Over the years Boys Village continued to provide sports camps and weekend trips to the seaside to the members of the Boys Clubs but it also opened to its doors to other voluntary and church organisations. By the 1970's the original buildings were beginning to show their age and in 1973 a new residential block Ivor llewellyn house was added which provided smaller central heated bedrooms and communal lounges. The camp expanded once again in 1982 when the Sir William Jenner building was opened. This prefabricated building provided additional bedrooms to replace the original huts and also included a small bar and lounge for the adults.

   
   
     
 

However the camp's demise was just round the corner the miners strike of 1984-85 caused the donations supporting the camp to dry up and as the mining industry declined so did the boys clubs movement it supported.

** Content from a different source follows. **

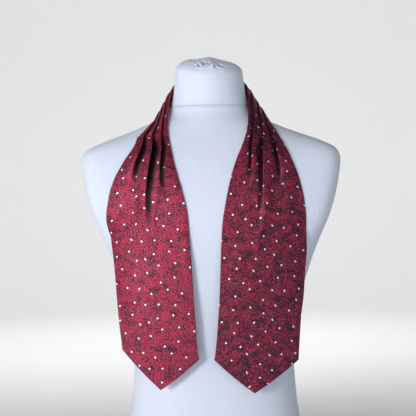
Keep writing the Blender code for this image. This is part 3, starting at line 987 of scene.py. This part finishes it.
def repeat_places(tree, places):
    """Fold places on the cloth, in millimetres, into one repeat of the dots."""
    split = add(tree, "ShaderNodeSeparateXYZ", {0: places})
    across = add(tree, "ShaderNodeMath", {0: split.outputs["X"], 1: CUT_WIDTH},
                 operation="FLOORED_MODULO")
    along = add(tree, "ShaderNodeMath", {0: split.outputs["Y"], 1: REPEAT_HEIGHT},
                operation="FLOORED_MODULO")
    joined = add(tree, "ShaderNodeCombineXYZ", {"X": across.outputs[0], "Y": along.outputs[0]})
    return joined.outputs[0]


def repeat_copies(margin):
    """Every dot of the repeat, with those from next door that reach over its edge."""
    copies = []
    for dot_x, dot_y in REPEAT_DOTS:
        for x in (dot_x - CUT_WIDTH, dot_x, dot_x + CUT_WIDTH):
            for y in (dot_y - REPEAT_HEIGHT, dot_y, dot_y + REPEAT_HEIGHT):
                beside = -margin < x < CUT_WIDTH + margin
                if beside and -margin < y < REPEAT_HEIGHT + margin:
                    copies.append((x, y, 0.0))
    return copies


def dot_distance(tree, places, margin):
    """Distance from the nearest pin dot, in millimetres."""
    folded = repeat_places(tree, places)
    nearest = None
    for centre in repeat_copies(margin):
        distance = add(tree, "ShaderNodeVectorMath", {0: folded, 1: centre},
                       operation="DISTANCE").outputs["Value"]
        if nearest is not None:
            distance = add(tree, "ShaderNodeMath", {0: nearest, 1: distance},
                           operation="MINIMUM").outputs[0]
        nearest = distance
    return nearest


def silk_material(name, cloth, shift=(0.0, 0.0), painted_shade_slope=(0.0, 0.0)):
    """Woven silk mixed from rose, burgundy and charcoal yarns, with white pin dots. The charcoal
    gains with every millimetre across and along the cut by the given slope, which is painted
    shade where the cloth turns away from the light. The folds' valleys get painted shade too."""
    material, tree, shader = new_material(name)
    uv = add(tree, "ShaderNodeUVMap", uv_map="cut")
    places = add(tree, "ShaderNodeMapping", {"Vector": uv.outputs["UV"],
                 "Location": (shift[0], shift[1], 0), "Scale": grey(1 / MM)}).outputs[0]

    def mottle(across, along, detail, distortion, offset):
        spot = add(tree, "ShaderNodeMapping", {"Vector": places, "Location": (offset, offset, 0),
                   "Scale": (1 / across, 1 / along, 1)})
        noise = add(tree, "ShaderNodeTexNoise", {"Vector": spot.outputs[0], "Scale": 1.0,
                    "Detail": detail, "Roughness": 0.55, "Distortion": distortion},
                    noise_dimensions="2D")
        return noise.outputs["Fac"]

    flecks = mottle(2.0, 1.5, 3.0, 0.0, 0.0)
    charcoal_yarn = mottle(3.4, 1.7, 3.0, 0.3, 31.0)
    patches = mottle(17.0, 11.0, 2.0, 0.5, 57.0)
    threads = mottle(7.0, 0.9, 1.0, 0.0, 83.0)

    rose, burgundy, charcoal = cloth.rose[:], cloth.burgundy[:], cloth.charcoal[:]
    ground = ramp(tree, flecks, ((0.32, tuple(0.4 * part for part in burgundy)),
                                 (0.48, burgundy), (0.60, rose)))
    # painted shade: more charcoal where the cloth turns away from the light
    painted_shade_amount = add(tree, "ShaderNodeVectorMath", {0: places, 1: (*painted_shade_slope, 0)},
                 operation="DOT_PRODUCT").outputs["Value"]
    mean = add(tree, "ShaderNodeMath", {0: patches, 1: 0.5, 2: painted_shade_amount},
               operation="MULTIPLY_ADD").outputs[0]
    lean = add(tree, "ShaderNodeMath", {0: charcoal_yarn, 1: mean}, operation="ADD").outputs[0]
    dark = ramp(tree, lean, ((0.74, grey(0.0)), (0.85, grey(0.95))))
    mixed = add(tree, "ShaderNodeMix", {"Factor": dark, "A": ground, "B": (*charcoal, 1)},
                data_type="RGBA")
    shade = ramp(tree, threads, ((0.3, grey(0.86)), (0.7, grey(1.12))))
    woven = add(tree, "ShaderNodeMix", {"Factor": 1.0, "A": mixed.outputs[2], "B": shade},
                data_type="RGBA", blend_type="MULTIPLY").outputs[2]

    radius = 0.5 * cloth.dot_width / MM
    reach = 2.2 * radius
    distance = dot_distance(tree, places, reach)
    near = add(tree, "ShaderNodeMath", {0: distance, 1: reach}, operation="DIVIDE").outputs[0]
    ring = ramp(tree, near, ((0.30, grey(1.0)), (0.55, grey(0.75)), (0.80, grey(0.0))))
    ringed = add(tree, "ShaderNodeMix", {"Factor": ring, "A": woven,
                 "B": (*(0.4 * part for part in charcoal), 1)}, data_type="RGBA").outputs[2]
    white = ramp(tree, near, ((0.38, grey(1.0)), (0.50, grey(0.0))))
    coloured = add(tree, "ShaderNodeMix", {"Factor": white, "A": ringed,
                   "B": (*cloth.dot_colour, 1)}, data_type="RGBA").outputs[2]
    # painted shade: the folds' valleys go nearly black
    valley_shade_paint = add(tree, "ShaderNodeAttribute", attribute_name="painted_fold_shade").outputs["Fac"]
    shaded = add(tree, "ShaderNodeMix", {"Factor": valley_shade_paint, "A": coloured,
                 "B": (*(0.12 * part for part in charcoal), 1)}, data_type="RGBA").outputs[2]
    tree.links.new(shaded, shader.inputs["Base Color"])

    raised = add(tree, "ShaderNodeMath", {0: white, 1: 1.2, 2: threads}, operation="MULTIPLY_ADD")
    relief = add(tree, "ShaderNodeMath", {0: flecks, 1: 0.8, 2: raised.outputs[0]},
                 operation="MULTIPLY_ADD")
    bump = add(tree, "ShaderNodeBump", {"Height": relief.outputs[0], "Strength": 0.35,
               "Distance": 0.12 * MM})
    tree.links.new(bump.outputs[0], shader.inputs["Normal"])
    shine = ramp(tree, flecks, ((0.3, grey(0.58)), (0.7, grey(0.48))))
    tree.links.new(shine, shader.inputs["Roughness"])
    shader.inputs["Metallic"].default_value = 0.5
    shader.inputs["Specular IOR Level"].default_value = 0.3
    return material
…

With the camps facilities becoming increasingly outdated and unappealing it closed in the 1990's. After its closure the camp was used for residential bible courses by various church groups for a few years before finally becoming home to an airsoft group, but by 2006 Boys Village was abandoned.

   
 
 
 
   
 

Boys village was one of the first abandoned sites I visited not long after the airsoft group played their last game. Starting off with the Gymnasium where I was surprised to find the remains of a Triumph Spitfire slowly rusting away, Next door in the changing rooms was a more discrete reminder of the camps links to the coal industry, The lockers were the bottom halves of colliery bathhouse lockers used across the country. From the gym I made the short walk across to the chapel which was dominated by a plain stain glass window of a red cross. The Chapel still had children's hymn books stacked against one of its walls next to an electric organ. I next took a look around the dorm buildings which were all stripped bare but unusually the most modern buildings had suffered the worse the 1980's Maynard Jenner building was a soggy wreck collapsing on its self, while the original 1930's huts just need new windows and a lick of paint. The final stop was the dinning rooms where a crate of bible videos had been left behind by its last occupants, but back in the kitchen the cupboards were still filled with crockery waiting for last one dinner service which never came.

   
 
 
   
 

Since I visited Boys Village has become so thing of a South Wales exploring hotspot with hundreds of pictures online charting its decline. Most of the items I saw when I visited have been removed. The collapsed roof over the pool has been dragged away for scrap. The Maynard Jenner building has been set alight then demolished. Copper pipes and roof tiles and even the chapels windows have been stolen and the wrecked car has disappeared. The site is now slated for demolition to make way for a housing development though living in the shadow of a power station wouldn't appeal to me.